A multi-party process involving presentation of a credential, and determining validity of a digital identity.
  • In the last definition, Mike is not certain that “multi*party process” is needed.
  • Eric agrees with this; including “claimed” implies that there is more than one party involved.
  • Seetharama suggested that signatures associated with data can be authenticated offline and may not need two parties to be accomplished.
  • John believes that authentication is the validation of the identity not the credential.
  • Most of the group disagreed with this and believe that authentication is only validating the credential that is being presented.
  • The group agreed that the third definition could be removed from consideration.
  • Mike and Seetharama prefer the second definition; John still prefers the first definition; he believes it better addresses the use of multiple credentials.
  • Mike suggested the inclusion of “one or more” in the second definition to try and address this concern; John agreed that this would be acceptable.
  • The group agreed upon the following definition, "Process of determining the validity of one or more credentials used to claim a digital identity."

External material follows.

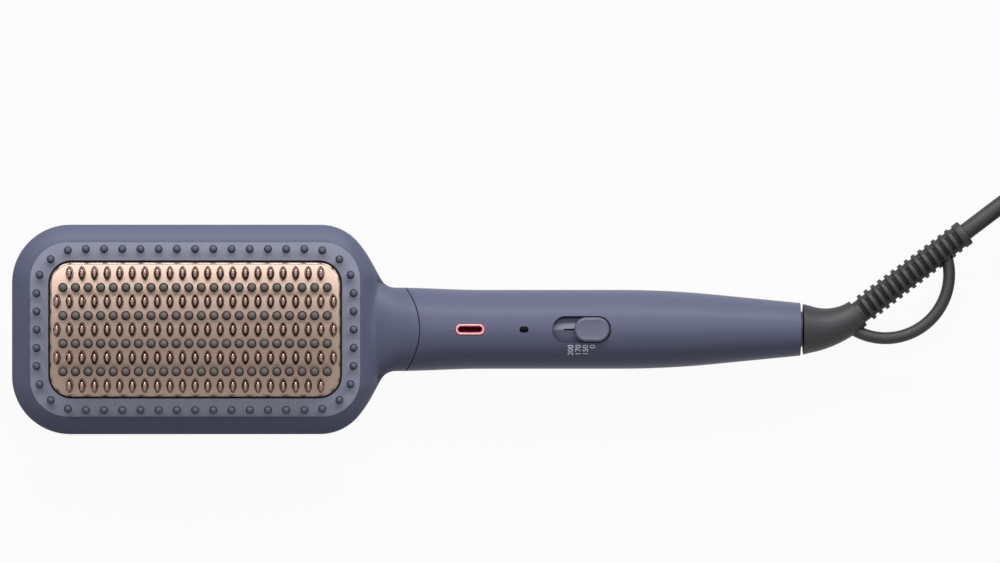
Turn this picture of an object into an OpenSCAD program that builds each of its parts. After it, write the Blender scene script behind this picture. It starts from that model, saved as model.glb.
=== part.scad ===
// Heated straightening brush with a swivel cord, millimetres.
// +X runs along the handle to the cord, +Y across the head, +Z out of the pins.
// The origin is the middle of the head's flat back face, on which the brush lies.

/* [Head] */
// Length of the head along the handle
head_l = 135.2; // [130:0.2:150]
// Width of the head
head_w = 77.4; // [75:0.2:88]
// Thickness of the head from the back face to the pin frame
head_t = 25; // [24:0.5:30]
// Radius of the head's two far corners in plan
head_corner_r = 21.5; // [18:0.5:24]
// Radius of the shoulder where the head turns in to the neck
shoulder_r = 18.5; // [16:0.5:20]
// Radius of the nearly straight flank that follows the shoulder
flank_r = 45; // [35:1:60]
// Radius of the hollow between flank and neck
neck_fillet_r = 6; // [4:0.5:8]
// How far the bezel falls from the pin frame to the head's edge
bevel_drop = 4.6; // [3:0.2:5.5]
// How far the back's rounding reaches in from the head's edge
back_round = 15; // [12:0.5:18]
// Wall of the shells
wall = 2; // [1.6:0.1:2.3]

/* [Handle] */
// Length of the handle from the head's end to the tail
handle_l = 156.2; // [150:1:180]
// Diameter of the grip
grip_d = 29.2; // [28:0.2:32]
// Diameter of the handle at its tail
tail_d = 19.54; // [19.2:0.1:22]
// Length of the straight grip from the head's end
grip_l = 89.4; // [80:1:95]
// Length over which the taper sets in
taper_ease = 35; // [25:1:40]
// How much wider than the grip the neck is on each side
neck_flare = 0.85; // [0.4:0.05:1.4]
// Distance of the seam's tip from the head's end
seam_reach = 15.1; // [13:0.5:18]
// Radius of the curved seam between head shell and handle shell
seam_r = 26.4; // [22:0.5:32]
// Width of the seam
seam_gap = 0.2; // [0.1:0.05:0.4]

/* [Hot plate and pins] */
// Length of the heating plate
plate_l = 107.1; // [104:0.5:112]
// Width of the heating plate
plate_w = 49.7; // [49:0.1:52]
// Corner radius of the heating plate
plate_corner_r = 8; // [6:0.5:10]
// Thickness of the heating plate at its edge
plate_t = 4; // [3.5:0.1:5]
// How much higher the plate's middle is than its edge
plate_crown = 1.2; // [0.6:0.1:2]
// How far the plate's edge stands above the pin frame
plate_proud = 0.5; // [0.2:0.1:1]
// Gap between the plate and the pin frame
plate_gap = 0.5; // [0.3:0.05:0.8]
// Width of the pin frame round the plate
frame_band = 7.35; // [7:0.05:8.5]
// Corner radius of the pin frame
frame_corner_r = 14; // [12:0.5:16]
// Thickness of the pin frame
frame_t = 2; // [1.6:0.1:2.4]
// Distance between columns of fins and pins
column_pitch = 4.63; // [4.4:0.01:5.4]
// Distance between rows of fins
row_pitch = 10.35; // [10:0.05:10.4]
// Length of a fin across the head
fin_l = 5.66; // [5:0.02:5.9]
// Thickness of a fin at its foot
fin_w = 2.95; // [2.4:0.05:3.1]
// Height of the fins above the plate's edge
fin_h = 10; // [8:0.5:12]
// Lean of a fin's sides
fin_lean = 6; // [3:0.5:7]
// Diameter of a cool pin's ball tip
cool_ball_d = 3.54; // [3:0.02:3.7]
// Diameter of a cool pin's stem
cool_stem_d = 2.2; // [1.8:0.1:2.5]
// Height of the cool pins above the pin frame
cool_pin_h = 12; // [10:0.5:14]
// Diameter of a ring pin's ball tip
ring_ball_d = 3.07; // [2.8:0.01:3.4]
// Diameter of a ring pin's stem
ring_stem_d = 1.9; // [1.6:0.1:2.2]
// Height of the ring pins above the pin frame
ring_pin_h = 10; // [8:0.5:12]
// Distance between ring pins along the straight rows
ring_pitch = 6.7; // [6:0.05:8]
// Distance of the ring pins from the pin frame's edge
ring_inset = 2.55; // [2.3:0.05:3]
// Radius of the ring of pins at its corners
ring_corner_r = 15.2; // [13:0.1:16]
// Clearance between a pin's stem and its hole
pin_clear = 0.3; // [0.2:0.05:0.4]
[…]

Anonymity and Pseudonymity

  • Mike would like to focus the discussion on interacting or conducting transactions in an anonymous or pseudonymous way. He suggested there is no way to truly remain “anonymous” digital or otherwise. Typically, someone always has an idea of who you are.
  • Eric believes that we should define pseudonymity and anonymity. He also believes that these can be accomplished, and should at the least be defined.
  • Seetharama agrees with Eric and believes that these can be accomplished.
  • Anne thinks that we need to be very clear and careful in how we communicate these ideas to the public.
  • Jim believes that by focusing on “transactions” we open up greater options. For example, an IDP can know who a person is, but can also allow that user to conduct pseudonymous interactions.
  • Anne questioned whether or not, even when using a pseudonym, you can actual be pseudonymous due to data aggregation and data analysis. She thinks we need to make sure that people understand our terms by aligning them to what happens in the real world as this is their basis of understanding.
  • Seetharama thinks we should be focused on what is possible, not what exists. We may not currently be able to achieve anonymity or pseudonymity, but that does not mean they cannot be achieved in the future.
  • John believes that true anonymity is unlinkability.
  • Mike believes it must go farther than that, it must address to whom things are unlikable. He used the journalist example and the “anonymous source”—not really anonymous the journalist knows who provided the information. The reader, as the relying party, trusts that what the journalist is relaying to us is accurate. The source is anonymous to the readers, but not the journalist.
  • Seetharama thinks this is an excellent example of how the context determines where and how anonymity and pseudonymity occur.
  • Suzanne pointed out that this is about defining taxonomy so that those in the IDESG can have a common understanding of words when they move them from the definitional to operational. The focus should not be on the multitude of potential implementations, but around a common understanding of what the terms underpinning those implementations mean.
  • Mike suggested a list of nine terms, which were whittled down to 5 for further consideration by the AHG:
Pseudonymous interaction
Pseudonymous digital identity
Anonymous interaction
  • Anonymity and pseudonymity will be secondary terms considered after the first three have been addressed.
  • “Pseudonym” was removed because it was considered to be covered by “pseudonymous digital identity.”
  • “Pseudonymous/Anonymous transactions” were removed because they were considered to be narrower than “interactions.”
  • “Anonymous digital identity” was removed because most believed it is not something that, at this time, can be properly defined.

Close out

  • The next meeting will focus on the above identified terms relating to anonymity and pseudonymity.
  • Mike will send out the new definitions of Credential and Authentication to the listserv to determine if there are any objections.